Au premier étage, une seule pièce conserve son décor XVIIIe siècle à peu près intact : donnant sur la cour intérieure, située à l’Est, communiquant avec le palier de l’actuel escalier XIXe siècle, cette pièce a son plafond et ses murs moulurés ainsi qu’une cheminée Louis XVI grise. Selon le plan 1792 il s’agissait d’une chambre, dont l’alcôve a cependant été détruite. Derrière cette chambre, un très petit couloir (à l’usage des domestiques) est encore conservé dans l’état et la disposition exacts qu’il avait à la Révolution.

Une restauration attentive permettrait donc sans aucun doute de retrouver au moins deux pièces du bâti originel, cachées aux XIXe et XXe siècle par des modifications fonctionnelles mais sans doute jamais détruites : la grande salle, qui mériterait d’être rétablie dans sa hauteur originelle avec son plafond à caissons, et le salon de compagnie attenant avec son plafond XVIIIe siècle et ses fresques. A quoi il faut ajouter la chambre à la cheminée Louis XVI pour laquelle peu de travaux seront nécessaires. Cela concerne en définitive essentiellement l’aile principale, celle qui donne sur la rue du Théâtre.

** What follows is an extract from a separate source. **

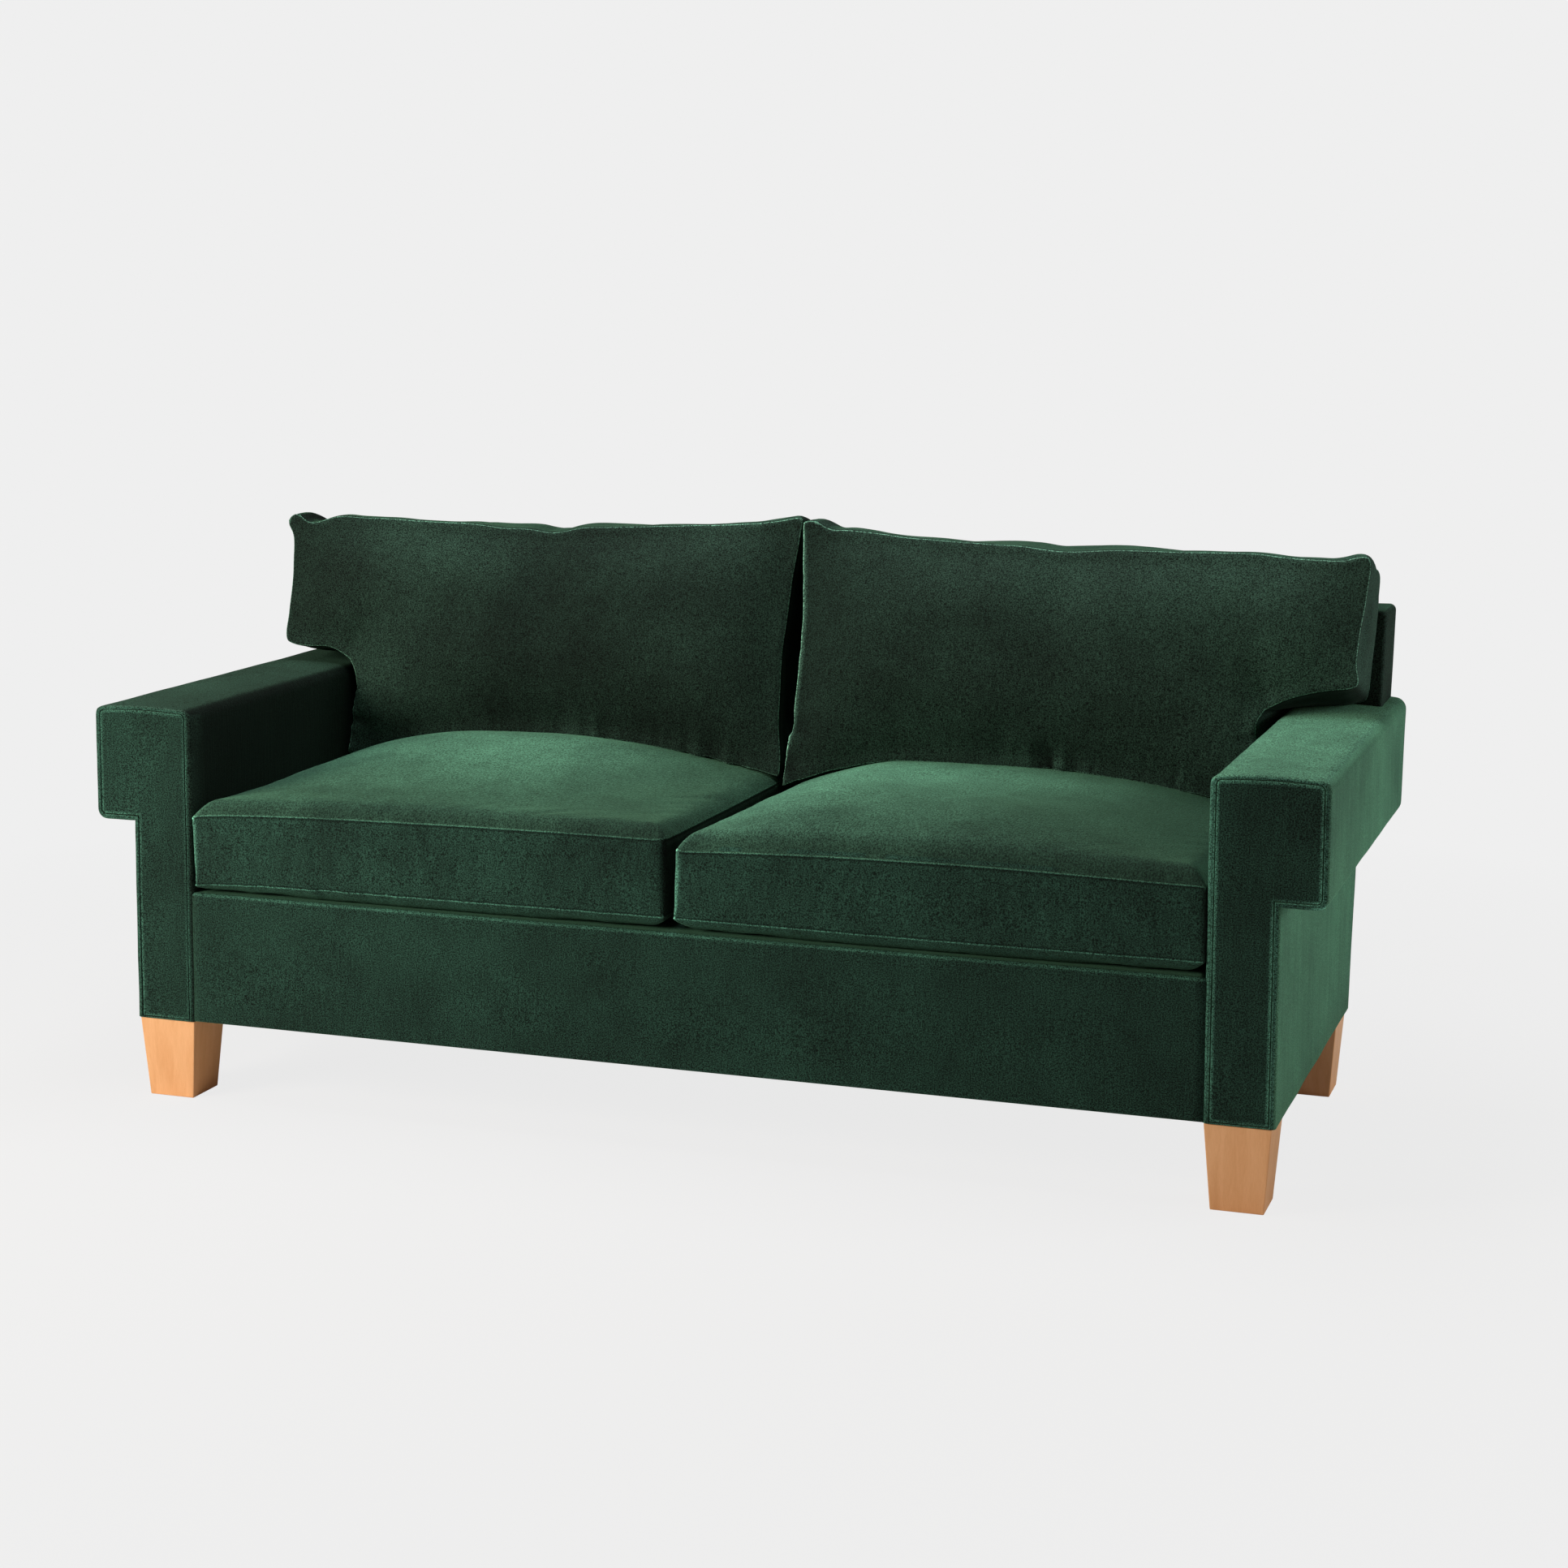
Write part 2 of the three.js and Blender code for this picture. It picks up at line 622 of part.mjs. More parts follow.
// Back cushion: it leans on the back with a flat rear panel, its ear passes over the arm, and its lower
// edge follows the seat cushion's crown. Its own axes are across, up the rake, and forward.
const cushionInnerX = backCushionCentreGap + boxingBulge;
const cushionBodyX = armInnerX - backCushionArmGap;
const cushionOuterX = backCushionHalfSpan;
const earUp = (earArmGap + boxingBulge) * rakeStretch;
const bodyColumns = 12;
const earColumns = 5;
const bodyRows = 6;
const earRows = 8;

function raked(x, up, forward) {
  return [
    x,
    backFrontY(armHeight) + up * Math.sin(rakeAngle) - forward * Math.cos(rakeAngle),
    armHeight + up * Math.cos(rakeAngle) + forward * Math.sin(rakeAngle),
  ];
}

const cushionFrontSeamY = backFrontY(seatSeamZ + seatCrown) - backCushionThickness * rakeStretch;
function cushionBottomUp(x) {
  const clearOfRearSeam = seatSeamZ + rake * (seatRearY - cushionFrontSeamY);
  const z = Math.max(seatTopZ(x, cushionFrontSeamY), clearOfRearSeam) + backCushionSeatGap + boxingBulge;
  return (z - armHeight - backCushionThickness * Math.sin(rakeAngle)) / Math.cos(rakeAngle);
}

function backCushion(side) {
  const filled = (i, j) => i < bodyColumns || j >= bodyRows;
  return cushion(bodyColumns + earColumns, bodyRows + earRows, filled, (i, j, share, outward) => {
    const inBody = i <= bodyColumns;
    const column = inBody ? endSpaced(i, bodyColumns) : endSpaced(i - bodyColumns, earColumns);
    const [lowX, highX] = inBody ? [cushionInnerX, cushionBodyX] : [cushionBodyX, cushionOuterX];
    let x = THREE.MathUtils.lerp(lowX, highX, column);
    const bottom = cushionBottomUp(x);
    const below = j <= bodyRows;
    const row = below ? endSpaced(j, bodyRows) : endSpaced(j - bodyRows, earRows);
    const [lowUp, highUp] = below ? [bottom, earUp] : [earUp, backCushionTop];
    let up = THREE.MathUtils.lerp(lowUp, highUp, row);

    const notch = Math.hypot(Math.max(cushionBodyX - x, 0), Math.max(up - earUp, 0));
    const rise = [x - cushionInnerX, cushionOuterX - x, backCushionTop - up, notch]
      .concat(inBody ? [up - bottom] : [])
      .reduce((product, distance) => product * swell(distance, backCrownReach), 1);
    const forward = THREE.MathUtils.lerp(clearance, backCushionThickness + backCrown * rise, share);

    const outerX = up < earUp ? cushionBodyX : cushionOuterX;
    const floorUp = inBody ? bottom : earUp;
    const nearInner = x - cushionInnerX < outerX - x;
    const nearTop = backCushionTop - up < up - floorUp;
    const [inX, inUp] = roundCorner(
      nearInner ? x - cushionInnerX : outerX - x, nearTop ? backCushionTop - up : up - floorUp,
      cushionCornerRadius);
    x = nearInner ? cushionInnerX + inX : outerX - inX;
    up = nearTop ? backCushionTop - inUp : floorUp + inUp;

    const height = THREE.MathUtils.clamp((up - bottom) / (backCushionTop - bottom), 0, 1);
    const span = (x - cushionInnerX) / (cushionOuterX - cushionInnerX);
    x += backDrawIn * bow(height) * (1 - span);
    up -= backDrawIn * bow(span) * height;
    const puff = boxingBulge * bow(share);
    return raked(side * (x + outward.x * puff), up + outward.y * puff, forward);
  }, side < 0);
}

sides.forEach(([sideName, side]) => {
  add(`seat_cushion_${sideName}`, seatCushion(side), velvet);
  add(`back_cushion_${sideName}`, backCushion(side), velvet);
});

export default sofa;
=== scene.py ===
import math

import bmesh
import bpy
import numpy as np
from mathutils import Matrix, Vector, noise
from mathutils.kdtree import KDTree


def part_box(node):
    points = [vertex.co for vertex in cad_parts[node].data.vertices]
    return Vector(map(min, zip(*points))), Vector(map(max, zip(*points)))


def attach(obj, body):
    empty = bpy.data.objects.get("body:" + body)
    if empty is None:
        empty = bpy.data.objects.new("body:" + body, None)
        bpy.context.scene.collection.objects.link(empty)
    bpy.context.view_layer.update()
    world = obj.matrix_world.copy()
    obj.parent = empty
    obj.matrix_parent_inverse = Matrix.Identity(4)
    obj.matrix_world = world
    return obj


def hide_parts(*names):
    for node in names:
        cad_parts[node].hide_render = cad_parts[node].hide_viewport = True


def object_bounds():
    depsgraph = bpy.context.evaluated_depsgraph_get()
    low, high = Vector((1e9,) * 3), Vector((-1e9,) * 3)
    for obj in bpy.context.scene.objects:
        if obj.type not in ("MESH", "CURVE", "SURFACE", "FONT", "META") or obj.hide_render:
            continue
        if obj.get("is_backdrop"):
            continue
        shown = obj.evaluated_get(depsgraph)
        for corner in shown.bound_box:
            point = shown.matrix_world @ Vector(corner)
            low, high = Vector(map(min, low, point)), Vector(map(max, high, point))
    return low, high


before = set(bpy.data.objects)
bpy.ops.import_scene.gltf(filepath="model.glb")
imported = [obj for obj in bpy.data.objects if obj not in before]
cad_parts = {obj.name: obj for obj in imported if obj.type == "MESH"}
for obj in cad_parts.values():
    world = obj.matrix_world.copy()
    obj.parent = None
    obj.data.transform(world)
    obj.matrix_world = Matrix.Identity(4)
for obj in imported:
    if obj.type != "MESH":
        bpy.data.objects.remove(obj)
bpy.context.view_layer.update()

# Legs
# Four square feet of pale solid hardwood, tapered on all faces, with eased edges under a clear satin
# lacquer. Each screws onto a hanger bolt, so its top has a hole.


def linear(hex_colour):
    """An sRGB hex colour as the linear values that a shader takes."""
    channels = [int(hex_colour[i:i + 2], 16) / 255 for i in (1, 3, 5)]
    return [c / 12.92 if c <= 0.04045 else ((c + 0.055) / 1.055) ** 2.4 for c in channels] + [1]


def new_material(name, **shader):
    """A material with one principled shader, whose plain values are set on its own sockets."""
    material = bpy.data.materials.new(name)
    material.use_nodes = True
    principled = material.node_tree.nodes["Principled BSDF"]
    for socket, value in shader.items():
        principled.inputs[socket.replace("_", " ")].default_value = value
    return material, principled


def add_node(owner, kind, settings=(), **inputs):
    """Adds a node with its settings to a material or a world, and sets or links each of its inputs, which
    are named, or numbered as in_0, in_1."""
    node = owner.node_tree.nodes.new(kind)
    for name, value in dict(settings).items():
        setattr(node, name, value)
    for name, value in inputs.items():
        key = int(name[3:]) if name.startswith("in_") else name.replace("_", " ")
        if isinstance(value, bpy.types.NodeSocket):
            owner.node_tree.links.new(value, node.inputs[key])
        else:
            node.inputs[key].default_value = value
    return node


def link(material, output, shader_input):
    """Links a node's output to a socket of the material's shader."""
    material.node_tree.links.new(output, shader_input)


def make_active(piece):
    """Selects one piece alone, for the operators that follow."""
    bpy.ops.object.select_all(action="DESELECT")
    piece.select_set(True)
    bpy.context.view_layer.objects.active = piece


def modify(piece, kind, **settings):
    """Adds a modifier with its settings to a piece and applies it."""
    make_active(piece)
    modifier = piece.modifiers.new(kind.lower(), kind)
    for name, value in settings.items():
        setattr(modifier, name, value)
    bpy.ops.object.modifier_apply(modifier=modifier.name)


def pick(kind, test):
    """In edit mode, selects the active mesh's faces, edges or vertices that pass a test."""
    bpy.ops.mesh.select_mode(type=kind)
    bpy.ops.mesh.select_all(action="DESELECT")
    shape = bmesh.from_edit_mesh(bpy.context.edit_object.data)
    for item in {"FACE": shape.faces, "EDGE": shape.edges, "VERT": shape.verts}[kind]:
        item.select_set(bool(test(item)))
    bmesh.update_edit_mesh(bpy.context.edit_object.data)


def coat(piece, material):
    """Gives a piece one material."""
    piece.data.materials.clear()
    piece.data.materials.append(material)


def settle(piece, material, smooth_angle=35):
    """Moves a piece's place into its mesh, gives it its material and smooths its shallow edges."""
    make_active(piece)
    bpy.ops.object.transform_apply(location=True, rotation=True, scale=True)
    bpy.ops.object.shade_smooth_by_angle(angle=math.radians(smooth_angle))
    coat(piece, material)


def wood(name, pale, dark, grain_axis, grain_width, roughness, contrast):
    """A sawn or sanded timber: long fine fibres and slow darker bands along one axis."""
    fibre_length = 28 * grain_width
    band_width = 16 * grain_width
    band_length = 9 * band_width
    fibre_scale = [1 / grain_width] * 3
    fibre_scale[grain_axis] = 1 / fibre_length
    band_scale = [1 / band_width] * 3
    band_scale[grain_axis] = 1 / band_length
    material, shader = new_material(name, Roughness=roughness)
    place = add_node(material, "ShaderNodeTexCoord").outputs["Object"]
    fibres = add_node(material, "ShaderNodeMapping", Vector=place, Scale=fibre_scale)
    fine = add_node(material, "ShaderNodeTexNoise", Vector=fibres.outputs[0], Scale=1, Detail=4,
                    Roughness=0.7)
    bands = add_node(material, "ShaderNodeMapping", Vector=place, Scale=band_scale)
    wide = add_node(material, "ShaderNodeTexNoise", Vector=bands.outputs[0], Scale=1, Detail=2,
                    Distortion=0.8)
    both = add_node(material, "ShaderNodeMath", {"operation": "MULTIPLY_ADD"}, in_0=wide.outputs[0], in_1=1.3,
                    in_2=fine.outputs[0])
    share = add_node(material, "ShaderNodeMapRange", Value=both.outputs[0], From_Min=1.15 - contrast,
                     From_Max=1.15 + contrast)
    colour = add_node(material, "ShaderNodeMix", {"data_type": "RGBA"}, in_0=share.outputs[0],
                      in_6=linear(pale), in_7=linear(dark))
    link(material, colour.outputs[2], shader.inputs["Base Color"])
    relief = add_node(material, "ShaderNodeBump", Strength=0.12, Distance=0.0004, Height=fine.outputs[0])
    link(material, relief.outputs[0], shader.inputs["Normal"])
    return material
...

Ces modifications entraîneraient la suppression d’entresols dont l’utilité n’est pas absolument évidente. Cependant, quelque utilité que cet immeuble adopte dans l’avenir, il ne paraît pas nécessaire de rendre au second étage un illusoire état originel qui semble déjà avoir été supprimé au XVIIIe siècle, et les pièces qui s’y trouvent pourraient simplement garder leur aspect pratique et fonctionnel. Ainsi, en alliant destructions sélectionnées et conservation d’un bâti postérieur, pourrait-on rendre une partie de sa splendeur à ce qui est sans conteste l’une des plus remarquables demeures perpignanaises.